Acórdão nº 1313/12.4BESNT de Tribunal Central Administrativo Sul, 22 de Novembro de 2018
Magistrado Responsável | PEDRO MARCHÃO MARQUES |
Data da Resolução | 22 de Novembro de 2018 |
Emissor | Tribunal Central Administrativo Sul |
Acordam, em conferência, na Secção de Contencioso Administrativo do Tribunal Central Administrativo Sul: I. Relatório I ......................................, intentou contra o LABORATÓRIO NACIONAL DE ENERGIA E GEOLOGIA, I.P. (LNEG), acção administrativa especial de impugnação da decisão do Conselho Directivo do LNEG, de 10 de Abril de 2012, que o condenou numa pena de multa, quantificada em seis remunerações base diárias.
No TAF de Sintra a acção foi julgada procedente e declarada a nulidade do acto impugnado, com a condenação do Laboratório na restituição da quantia de EUR 982,10, acrescida de juros desde a data do seu pagamento.
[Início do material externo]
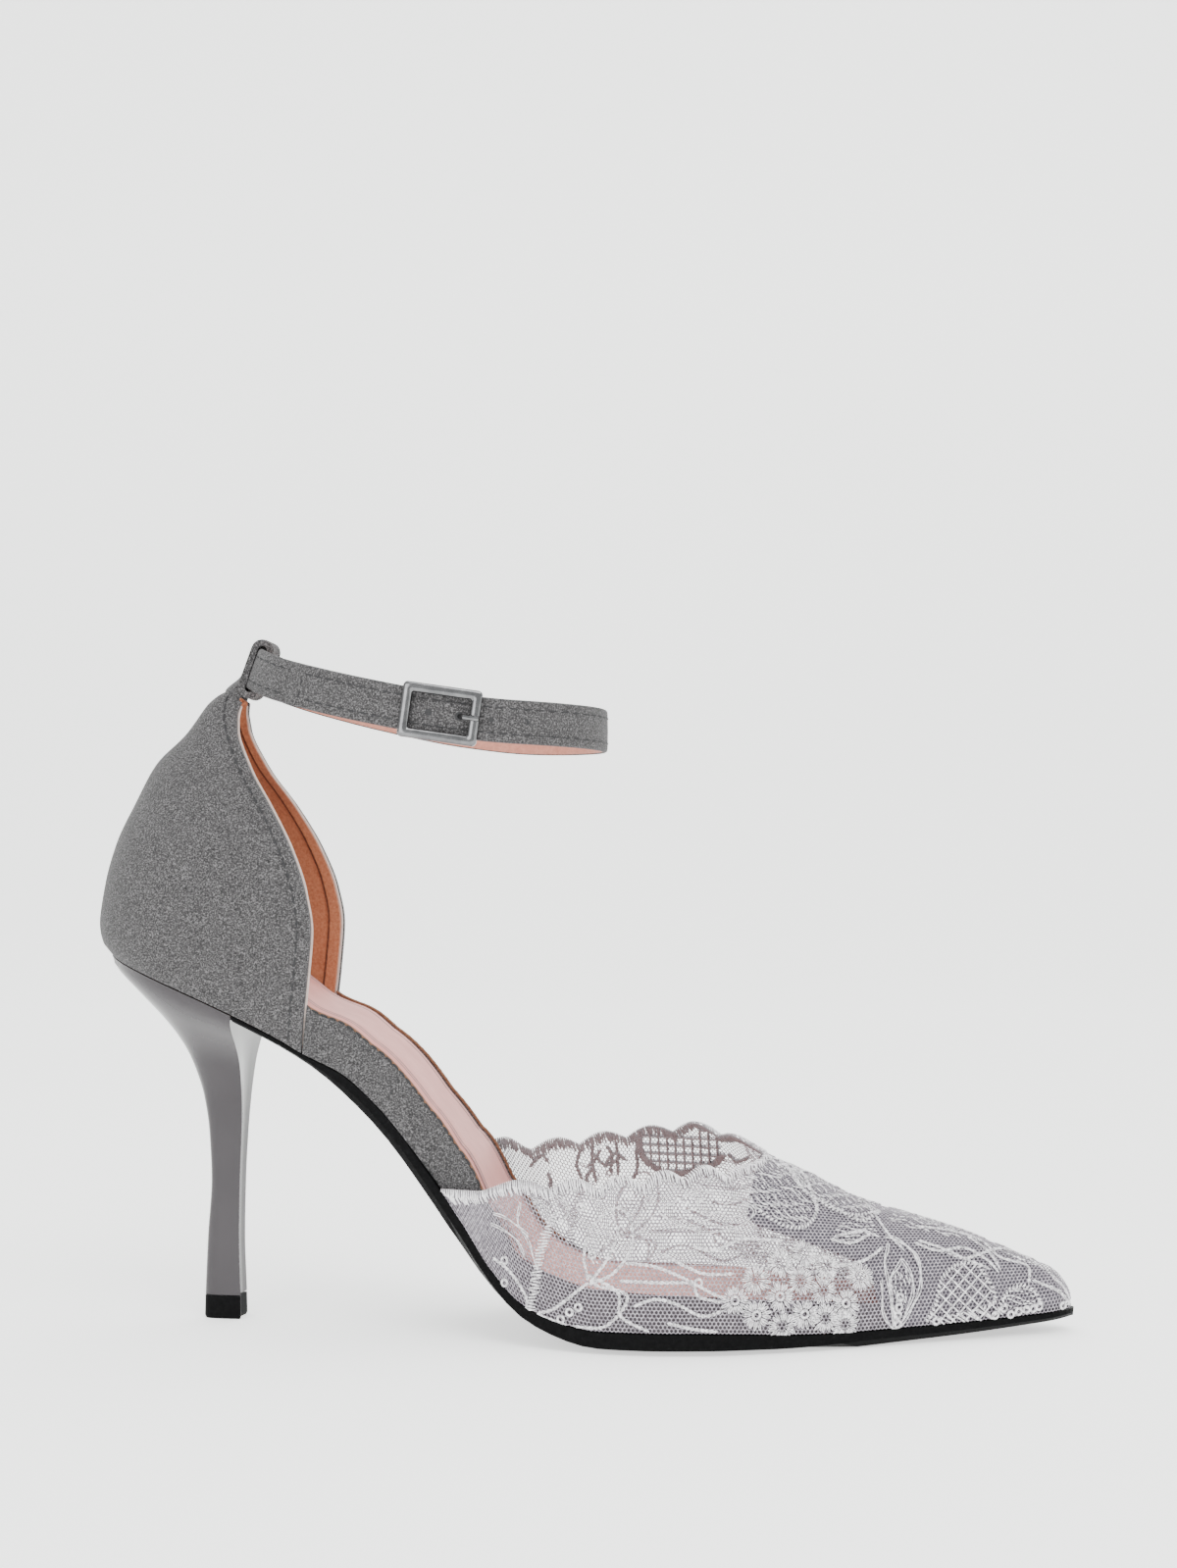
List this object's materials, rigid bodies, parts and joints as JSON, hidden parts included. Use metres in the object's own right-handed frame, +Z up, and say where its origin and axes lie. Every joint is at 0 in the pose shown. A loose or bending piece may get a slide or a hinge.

Não se conformando, vem a Demandada e ora Recorrente interpor recurso jurisdicional para este TCAS, culminando as alegações de recurso que apresentou com as seguintes conclusões: O Recorrido contra-alegou, pugnando pela improcedência do recurso e formulando as seguintes conclusões: 1.ª O R. LNEG – Laboratório Nacional de Energia e Geologia, I.P., aqui Recorrente, vem interpor recurso da mui douta Sentença proferida pelo Tribunal a quo em 08.02.2018, a fls. …, que julgou procedente a presente ação administrativa especial de impugnação da decisão do Conselho Diretivo do LNEG, de 10.04.2012, que condenou o A., ora Recorrido, numa pena de multa quantificada em seis remunerações base diárias, declarando a nulidade desta decisão.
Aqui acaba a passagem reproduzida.